> [MATERIAL PROVIDED]:
** Begin **

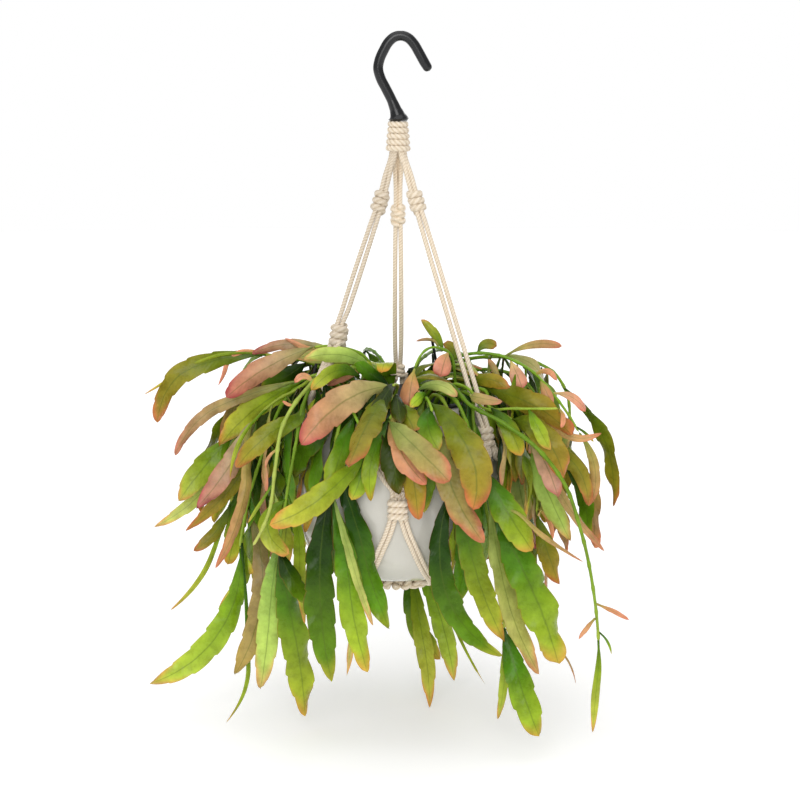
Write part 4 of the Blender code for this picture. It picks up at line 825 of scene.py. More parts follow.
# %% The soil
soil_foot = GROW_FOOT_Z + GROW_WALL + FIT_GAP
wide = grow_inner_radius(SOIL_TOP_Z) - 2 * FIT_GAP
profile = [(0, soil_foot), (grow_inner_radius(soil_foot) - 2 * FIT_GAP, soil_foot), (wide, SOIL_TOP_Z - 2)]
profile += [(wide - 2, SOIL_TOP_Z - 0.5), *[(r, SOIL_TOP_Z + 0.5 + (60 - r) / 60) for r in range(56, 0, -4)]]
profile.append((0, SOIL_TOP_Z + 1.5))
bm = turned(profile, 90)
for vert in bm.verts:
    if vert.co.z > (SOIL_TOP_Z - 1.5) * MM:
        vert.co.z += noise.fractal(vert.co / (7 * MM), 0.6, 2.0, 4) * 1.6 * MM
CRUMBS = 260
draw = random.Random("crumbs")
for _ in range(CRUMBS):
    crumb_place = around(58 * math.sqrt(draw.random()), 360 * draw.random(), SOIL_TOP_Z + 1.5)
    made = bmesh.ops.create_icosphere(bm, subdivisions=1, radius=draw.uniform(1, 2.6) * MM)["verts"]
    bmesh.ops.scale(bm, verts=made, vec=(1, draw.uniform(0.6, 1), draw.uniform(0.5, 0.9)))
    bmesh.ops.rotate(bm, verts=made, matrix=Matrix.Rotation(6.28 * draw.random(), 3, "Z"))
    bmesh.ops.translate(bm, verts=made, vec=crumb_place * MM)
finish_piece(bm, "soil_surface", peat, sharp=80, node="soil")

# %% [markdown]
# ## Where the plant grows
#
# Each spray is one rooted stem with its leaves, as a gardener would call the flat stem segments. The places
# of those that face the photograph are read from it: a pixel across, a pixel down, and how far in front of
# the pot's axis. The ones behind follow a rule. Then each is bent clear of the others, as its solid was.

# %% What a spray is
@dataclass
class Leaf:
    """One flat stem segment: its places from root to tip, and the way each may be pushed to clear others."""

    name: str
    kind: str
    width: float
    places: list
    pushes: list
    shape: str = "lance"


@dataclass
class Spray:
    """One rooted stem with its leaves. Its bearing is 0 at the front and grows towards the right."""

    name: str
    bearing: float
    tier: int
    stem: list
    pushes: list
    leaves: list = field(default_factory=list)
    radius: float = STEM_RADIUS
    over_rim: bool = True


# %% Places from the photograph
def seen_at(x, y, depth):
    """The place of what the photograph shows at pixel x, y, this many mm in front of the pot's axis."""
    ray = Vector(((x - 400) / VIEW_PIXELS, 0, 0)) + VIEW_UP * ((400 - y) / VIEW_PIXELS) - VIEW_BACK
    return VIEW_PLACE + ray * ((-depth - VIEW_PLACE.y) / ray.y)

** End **

Repeat the material from above exactly, word for word.

> [THE RESULT]:
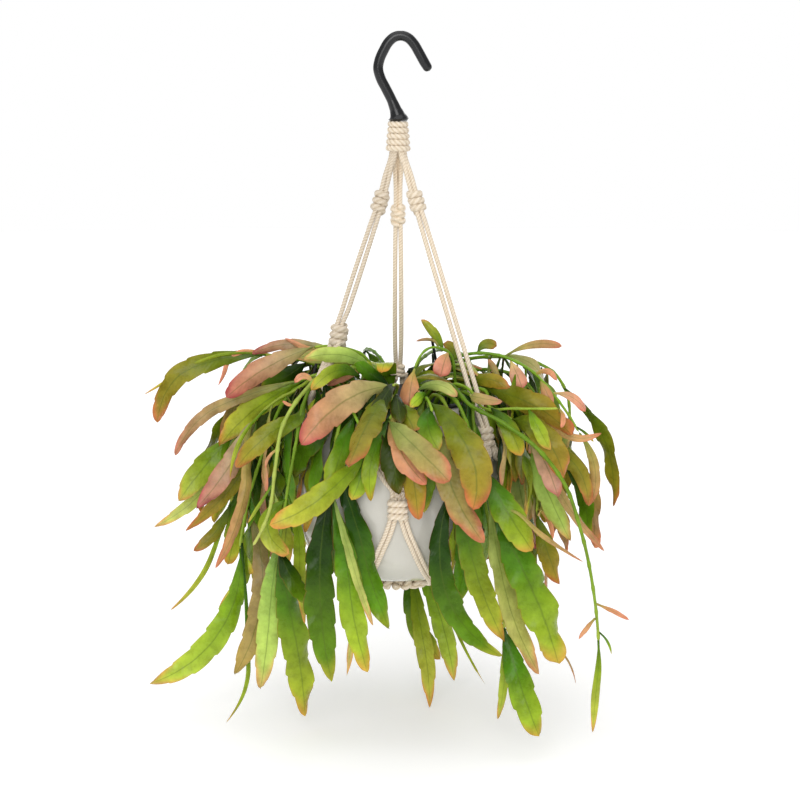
Write part 4 of the Blender code for this picture. It picks up at line 825 of scene.py. More parts follow.
# %% The soil
soil_foot = GROW_FOOT_Z + GROW_WALL + FIT_GAP
wide = grow_inner_radius(SOIL_TOP_Z) - 2 * FIT_GAP
profile = [(0, soil_foot), (grow_inner_radius(soil_foot) - 2 * FIT_GAP, soil_foot), (wide, SOIL_TOP_Z - 2)]
profile += [(wide - 2, SOIL_TOP_Z - 0.5), *[(r, SOIL_TOP_Z + 0.5 + (60 - r) / 60) for r in range(56, 0, -4)]]
profile.append((0, SOIL_TOP_Z + 1.5))
bm = turned(profile, 90)
for vert in bm.verts:
    if vert.co.z > (SOIL_TOP_Z - 1.5) * MM:
        vert.co.z += noise.fractal(vert.co / (7 * MM), 0.6, 2.0, 4) * 1.6 * MM
CRUMBS = 260
draw = random.Random("crumbs")
for _ in range(CRUMBS):
    crumb_place = around(58 * math.sqrt(draw.random()), 360 * draw.random(), SOIL_TOP_Z + 1.5)
    made = bmesh.ops.create_icosphere(bm, subdivisions=1, radius=draw.uniform(1, 2.6) * MM)["verts"]
    bmesh.ops.scale(bm, verts=made, vec=(1, draw.uniform(0.6, 1), draw.uniform(0.5, 0.9)))
    bmesh.ops.rotate(bm, verts=made, matrix=Matrix.Rotation(6.28 * draw.random(), 3, "Z"))
    bmesh.ops.translate(bm, verts=made, vec=crumb_place * MM)
finish_piece(bm, "soil_surface", peat, sharp=80, node="soil")

# %% [markdown]
# ## Where the plant grows
#
# Each spray is one rooted stem with its leaves, as a gardener would call the flat stem segments. The places
# of those that face the photograph are read from it: a pixel across, a pixel down, and how far in front of
# the pot's axis. The ones behind follow a rule. Then each is bent clear of the others, as its solid was.

# %% What a spray is
@dataclass
class Leaf:
    """One flat stem segment: its places from root to tip, and the way each may be pushed to clear others."""

    name: str
    kind: str
    width: float
    places: list
    pushes: list
    shape: str = "lance"


@dataclass
class Spray:
    """One rooted stem with its leaves. Its bearing is 0 at the front and grows towards the right."""

    name: str
    bearing: float
    tier: int
    stem: list
    pushes: list
    leaves: list = field(default_factory=list)
    radius: float = STEM_RADIUS
    over_rim: bool = True


# %% Places from the photograph
def seen_at(x, y, depth):
    """The place of what the photograph shows at pixel x, y, this many mm in front of the pot's axis."""
    ray = Vector(((x - 400) / VIEW_PIXELS, 0, 0)) + VIEW_UP * ((400 - y) / VIEW_PIXELS) - VIEW_BACK
    return VIEW_PLACE + ray * ((-depth - VIEW_PLACE.y) / ray.y)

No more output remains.